Female mentorship can help close the gender gap however sponsorship is key to break the glass ceiling. Sponsorship is critical to progression in an enterprise organization. It holds the leadership accountable too. Cross-gender mentor, sponsor or ally relationships are reciprocal, and mutually growth-enhancing.


As a leader, how do you stay mindful of who’s at the table and who’s missing?

In order for people to thrive leaders should establish and cultivate a culture of openness. Goodwill and openness are key to building strong connections with the teams. Leaders must ensure that all team members are treated equitably, feel a sense of belonging and value, and have the right support to achieve their full potential.

Employee resource groups can help advance companies’ DEI efforts and foster inclusions. Anyone within an organization should acknowledge that we all have different personalities and ways of working, we need to be mindful of people with different needs or these who are neurodivergent. Acceptance is key to ensure people feel respected and can flourish.


What advice would you give to the next generation of female leaders?

Adapt a Growth mindset from the start. Be willing to challenge senior and more experienced people around you. Take risks, network and build relationships across different groups of people so that you can learn from others.


How can women support other women in their organizations?
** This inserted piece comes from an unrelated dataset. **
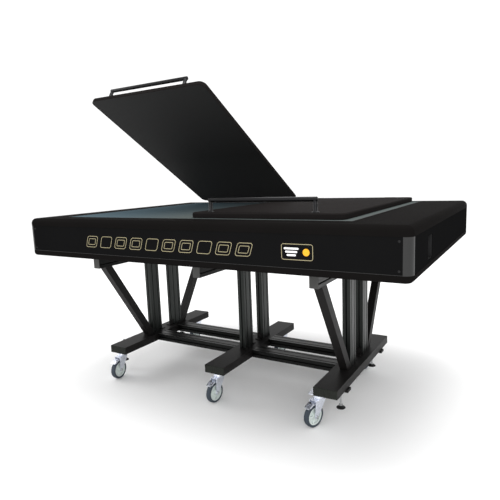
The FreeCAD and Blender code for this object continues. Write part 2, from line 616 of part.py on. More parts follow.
def caster_fork(name):
    """Two legs, crown, raceway, axle and pedal pin, drawn with the wheel trailing along +X."""
    outline = [("crown_back", "crown_bottom"), ("trail - leg_end", "wheel_radius"),
               ("trail + leg_end", "wheel_radius"), ("crown_front", "crown_bottom")]
    pieces = []
    for outer in ("leg_inside + leg_sheet", "-leg_inside"):
        leg, leg_pad = polygon_body("fork_leg", "XZ_Plane", outline, "leg_sheet")
        place(leg, ("0", outer, "0"))
        pieces.append(leg)
        pieces.append(cylinder("leg_tip", "leg_end", "leg_sheet",
                               ("trail", outer + " - leg_sheet", "wheel_radius"), "y"))
    outside = "leg_inside + leg_sheet"
    pieces.append(box("crown", ("crown_front - crown_back", "2*(%s)" % outside, "crown_sheet"),
                      ("crown_back", "-(%s)" % outside, "crown_bottom")))
    pieces.append(cylinder("raceway", "race_radius", "race_top - crown_bottom", ("0", "0", "crown_bottom")))
    pieces.append(cylinder("axle", "axle_radius", "2*axle_half", ("trail", "-axle_half", "wheel_radius"), "y"))
    for start in (outside, "-axle_half"):
        pieces.append(cylinder("axle_nut", "axle_head", "axle_half - leg_inside - leg_sheet",
                               ("trail", start, "wheel_radius"), "y"))
    pieces.append(cylinder("pedal_pin_rod", "pedal_pin", "2*(%s)" % outside,
                           ("pedal_pivot_x", "-(%s)" % outside, "pedal_pivot_z"), "y"))
    bore = cylinder("kingpin_bore", "kingpin + running_gap", "race_top", ("0", "0", "crown_bottom - crown_sheet"))
    return cut("caster_fork_" + name, fuse("fork_blank", pieces), [bore])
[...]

Senior female leaders serve as excellent role models. Offer your time to either mentor or sponsor a female colleague. Champion their successes, highlight their credentials and accomplishments – whether on social media, in front of others, on your Yammer pages. Show recognition. Look for opportunities to give feedback and encouragement to boost other women’s confidence. Set a good example, be an advocate for speaking up.


Any words of advice you’d like to share?

Find your tribe and lean in. Your motivation will drive your self-determination.